> [EXTRACTED ENTRIES]
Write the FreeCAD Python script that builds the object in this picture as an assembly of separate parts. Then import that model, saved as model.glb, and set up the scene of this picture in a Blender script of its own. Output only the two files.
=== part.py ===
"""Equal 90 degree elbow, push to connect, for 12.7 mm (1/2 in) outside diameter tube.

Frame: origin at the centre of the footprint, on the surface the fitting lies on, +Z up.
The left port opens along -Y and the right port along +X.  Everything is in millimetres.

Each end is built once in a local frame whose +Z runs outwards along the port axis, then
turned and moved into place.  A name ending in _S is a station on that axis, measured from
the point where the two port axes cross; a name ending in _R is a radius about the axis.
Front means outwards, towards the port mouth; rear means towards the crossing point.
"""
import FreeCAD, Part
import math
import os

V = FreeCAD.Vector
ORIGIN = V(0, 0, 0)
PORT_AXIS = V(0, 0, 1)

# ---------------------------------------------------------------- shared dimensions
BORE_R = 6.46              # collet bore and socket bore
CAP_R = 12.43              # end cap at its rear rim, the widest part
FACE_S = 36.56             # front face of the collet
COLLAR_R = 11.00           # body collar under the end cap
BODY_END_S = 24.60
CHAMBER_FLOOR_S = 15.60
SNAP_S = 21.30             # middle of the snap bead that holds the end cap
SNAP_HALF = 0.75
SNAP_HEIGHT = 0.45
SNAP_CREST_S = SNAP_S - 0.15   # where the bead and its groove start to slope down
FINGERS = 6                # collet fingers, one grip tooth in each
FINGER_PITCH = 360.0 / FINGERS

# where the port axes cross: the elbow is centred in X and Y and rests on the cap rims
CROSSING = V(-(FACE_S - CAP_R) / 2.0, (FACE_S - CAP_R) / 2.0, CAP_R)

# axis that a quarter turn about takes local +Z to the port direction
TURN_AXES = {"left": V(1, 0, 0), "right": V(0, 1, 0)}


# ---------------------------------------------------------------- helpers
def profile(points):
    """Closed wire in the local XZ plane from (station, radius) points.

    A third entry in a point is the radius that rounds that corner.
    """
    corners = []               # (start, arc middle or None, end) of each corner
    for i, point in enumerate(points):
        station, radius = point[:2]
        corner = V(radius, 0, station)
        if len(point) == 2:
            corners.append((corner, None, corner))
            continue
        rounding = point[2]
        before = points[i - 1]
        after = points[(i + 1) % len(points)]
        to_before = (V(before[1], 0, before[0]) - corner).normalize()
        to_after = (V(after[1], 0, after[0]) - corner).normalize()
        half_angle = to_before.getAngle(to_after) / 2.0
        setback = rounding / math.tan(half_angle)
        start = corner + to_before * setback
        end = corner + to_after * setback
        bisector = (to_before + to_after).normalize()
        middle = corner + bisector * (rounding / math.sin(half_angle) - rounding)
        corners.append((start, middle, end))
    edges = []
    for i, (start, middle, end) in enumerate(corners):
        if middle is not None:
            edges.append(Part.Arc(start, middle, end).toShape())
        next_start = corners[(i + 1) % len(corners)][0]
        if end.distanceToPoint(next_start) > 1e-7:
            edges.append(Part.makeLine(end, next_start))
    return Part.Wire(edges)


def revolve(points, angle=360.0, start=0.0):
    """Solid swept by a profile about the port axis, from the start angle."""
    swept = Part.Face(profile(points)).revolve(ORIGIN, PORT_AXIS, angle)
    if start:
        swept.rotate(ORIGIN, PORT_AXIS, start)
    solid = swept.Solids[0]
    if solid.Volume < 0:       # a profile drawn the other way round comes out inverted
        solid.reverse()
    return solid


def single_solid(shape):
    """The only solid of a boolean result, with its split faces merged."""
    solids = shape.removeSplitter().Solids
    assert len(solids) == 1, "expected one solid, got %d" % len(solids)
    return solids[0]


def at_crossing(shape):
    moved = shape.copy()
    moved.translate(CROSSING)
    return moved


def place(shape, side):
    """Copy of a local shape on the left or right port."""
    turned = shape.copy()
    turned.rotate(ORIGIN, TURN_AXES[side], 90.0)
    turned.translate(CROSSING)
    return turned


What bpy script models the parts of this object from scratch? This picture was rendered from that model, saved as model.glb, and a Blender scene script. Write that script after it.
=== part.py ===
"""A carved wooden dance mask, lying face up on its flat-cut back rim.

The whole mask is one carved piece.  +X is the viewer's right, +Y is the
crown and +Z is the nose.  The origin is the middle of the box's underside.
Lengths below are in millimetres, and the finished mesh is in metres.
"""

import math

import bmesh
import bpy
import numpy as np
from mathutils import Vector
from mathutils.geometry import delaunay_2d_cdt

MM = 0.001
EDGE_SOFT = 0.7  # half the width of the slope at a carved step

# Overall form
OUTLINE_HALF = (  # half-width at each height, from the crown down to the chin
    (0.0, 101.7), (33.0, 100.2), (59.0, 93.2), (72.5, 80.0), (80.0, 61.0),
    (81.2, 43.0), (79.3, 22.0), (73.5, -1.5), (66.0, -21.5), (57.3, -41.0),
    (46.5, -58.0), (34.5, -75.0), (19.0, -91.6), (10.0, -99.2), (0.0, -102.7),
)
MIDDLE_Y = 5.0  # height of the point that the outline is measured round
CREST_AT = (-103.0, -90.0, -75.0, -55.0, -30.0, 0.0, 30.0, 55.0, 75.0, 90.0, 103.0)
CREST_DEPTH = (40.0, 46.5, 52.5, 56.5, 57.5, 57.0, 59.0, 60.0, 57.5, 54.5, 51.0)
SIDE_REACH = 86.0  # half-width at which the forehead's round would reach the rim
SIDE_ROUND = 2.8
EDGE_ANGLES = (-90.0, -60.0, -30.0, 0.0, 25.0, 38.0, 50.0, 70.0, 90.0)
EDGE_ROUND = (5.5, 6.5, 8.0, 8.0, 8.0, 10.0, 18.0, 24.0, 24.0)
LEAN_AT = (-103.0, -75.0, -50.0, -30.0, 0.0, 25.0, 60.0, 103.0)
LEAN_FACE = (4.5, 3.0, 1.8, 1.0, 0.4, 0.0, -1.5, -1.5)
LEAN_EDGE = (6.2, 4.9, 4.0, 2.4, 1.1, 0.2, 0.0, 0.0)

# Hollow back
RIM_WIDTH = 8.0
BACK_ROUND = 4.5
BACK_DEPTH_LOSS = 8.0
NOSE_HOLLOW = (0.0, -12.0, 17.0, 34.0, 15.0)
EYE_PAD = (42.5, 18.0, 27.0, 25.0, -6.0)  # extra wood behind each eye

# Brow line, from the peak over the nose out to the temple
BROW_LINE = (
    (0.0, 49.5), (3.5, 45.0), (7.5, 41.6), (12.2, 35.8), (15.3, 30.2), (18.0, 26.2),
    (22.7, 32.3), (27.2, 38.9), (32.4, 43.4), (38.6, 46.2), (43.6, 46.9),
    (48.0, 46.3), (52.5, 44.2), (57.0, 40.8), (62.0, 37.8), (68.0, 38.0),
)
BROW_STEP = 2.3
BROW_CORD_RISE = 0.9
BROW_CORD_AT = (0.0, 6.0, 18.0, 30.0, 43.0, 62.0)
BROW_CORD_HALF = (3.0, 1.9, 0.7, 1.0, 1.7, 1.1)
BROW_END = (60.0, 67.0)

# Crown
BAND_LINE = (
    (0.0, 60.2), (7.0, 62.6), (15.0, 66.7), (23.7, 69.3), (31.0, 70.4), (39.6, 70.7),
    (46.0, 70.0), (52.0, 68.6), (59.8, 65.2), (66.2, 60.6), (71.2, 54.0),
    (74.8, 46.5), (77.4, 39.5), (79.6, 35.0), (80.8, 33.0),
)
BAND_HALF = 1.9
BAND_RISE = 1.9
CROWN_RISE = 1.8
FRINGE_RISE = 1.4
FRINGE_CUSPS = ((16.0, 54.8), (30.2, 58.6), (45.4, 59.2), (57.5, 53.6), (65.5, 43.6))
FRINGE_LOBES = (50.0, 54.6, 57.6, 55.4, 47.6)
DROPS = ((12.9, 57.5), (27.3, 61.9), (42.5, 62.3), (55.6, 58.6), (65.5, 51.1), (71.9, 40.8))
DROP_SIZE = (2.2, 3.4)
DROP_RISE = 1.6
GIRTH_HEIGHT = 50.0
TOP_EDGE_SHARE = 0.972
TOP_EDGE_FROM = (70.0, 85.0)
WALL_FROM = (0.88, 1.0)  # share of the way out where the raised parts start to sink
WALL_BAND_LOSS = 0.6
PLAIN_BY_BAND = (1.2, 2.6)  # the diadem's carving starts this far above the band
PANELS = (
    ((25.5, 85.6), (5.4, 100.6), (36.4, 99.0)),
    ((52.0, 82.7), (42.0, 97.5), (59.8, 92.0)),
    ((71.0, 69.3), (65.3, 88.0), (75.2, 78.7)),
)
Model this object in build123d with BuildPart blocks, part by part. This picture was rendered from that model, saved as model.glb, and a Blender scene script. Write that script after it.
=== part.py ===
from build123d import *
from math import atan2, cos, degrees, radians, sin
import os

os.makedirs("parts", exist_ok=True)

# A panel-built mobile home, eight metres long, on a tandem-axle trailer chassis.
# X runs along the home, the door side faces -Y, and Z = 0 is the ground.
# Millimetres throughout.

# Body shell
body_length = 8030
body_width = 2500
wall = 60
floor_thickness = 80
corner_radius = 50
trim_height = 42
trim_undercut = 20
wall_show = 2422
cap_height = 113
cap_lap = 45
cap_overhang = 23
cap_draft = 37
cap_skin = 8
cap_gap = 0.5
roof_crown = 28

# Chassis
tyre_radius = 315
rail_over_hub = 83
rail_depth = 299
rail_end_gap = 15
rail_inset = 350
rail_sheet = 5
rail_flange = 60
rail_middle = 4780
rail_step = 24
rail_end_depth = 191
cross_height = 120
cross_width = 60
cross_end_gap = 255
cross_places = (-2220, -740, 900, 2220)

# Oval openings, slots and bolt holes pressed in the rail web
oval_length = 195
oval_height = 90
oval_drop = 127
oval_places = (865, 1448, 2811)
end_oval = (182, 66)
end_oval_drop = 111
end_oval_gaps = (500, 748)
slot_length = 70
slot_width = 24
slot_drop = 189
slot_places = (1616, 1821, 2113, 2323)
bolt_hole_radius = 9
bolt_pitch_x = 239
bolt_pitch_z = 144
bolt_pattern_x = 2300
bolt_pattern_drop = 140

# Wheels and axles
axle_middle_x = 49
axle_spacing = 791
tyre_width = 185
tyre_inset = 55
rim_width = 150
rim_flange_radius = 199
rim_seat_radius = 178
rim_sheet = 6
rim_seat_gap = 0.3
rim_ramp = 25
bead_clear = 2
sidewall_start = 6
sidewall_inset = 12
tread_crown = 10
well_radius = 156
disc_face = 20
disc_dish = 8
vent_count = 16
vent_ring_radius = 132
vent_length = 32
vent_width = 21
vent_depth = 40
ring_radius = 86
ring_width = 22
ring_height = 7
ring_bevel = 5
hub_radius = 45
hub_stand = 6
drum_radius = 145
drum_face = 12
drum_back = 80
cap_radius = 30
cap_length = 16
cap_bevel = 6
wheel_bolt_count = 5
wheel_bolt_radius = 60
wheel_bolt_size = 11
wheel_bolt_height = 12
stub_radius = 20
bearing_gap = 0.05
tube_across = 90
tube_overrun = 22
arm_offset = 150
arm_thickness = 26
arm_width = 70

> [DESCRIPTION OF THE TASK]
Print exactly the run of lines that starts at the line with "Model this object" and ends at the line with "cross_places = (-2220, -740, 900, 2220)". Leave out every other line.

> [REPLY]
Model this object in build123d with BuildPart blocks, part by part. This picture was rendered from that model, saved as model.glb, and a Blender scene script. Write that script after it.
=== part.py ===
from build123d import *
from math import atan2, cos, degrees, radians, sin
import os

os.makedirs("parts", exist_ok=True)

# A panel-built mobile home, eight metres long, on a tandem-axle trailer chassis.
# X runs along the home, the door side faces -Y, and Z = 0 is the ground.
# Millimetres throughout.

# Body shell
body_length = 8030
body_width = 2500
wall = 60
floor_thickness = 80
corner_radius = 50
trim_height = 42
trim_undercut = 20
wall_show = 2422
cap_height = 113
cap_lap = 45
cap_overhang = 23
cap_draft = 37
cap_skin = 8
cap_gap = 0.5
roof_crown = 28

# Chassis
tyre_radius = 315
rail_over_hub = 83
rail_depth = 299
rail_end_gap = 15
rail_inset = 350
rail_sheet = 5
rail_flange = 60
rail_middle = 4780
rail_step = 24
rail_end_depth = 191
cross_height = 120
cross_width = 60
cross_end_gap = 255
cross_places = (-2220, -740, 900, 2220)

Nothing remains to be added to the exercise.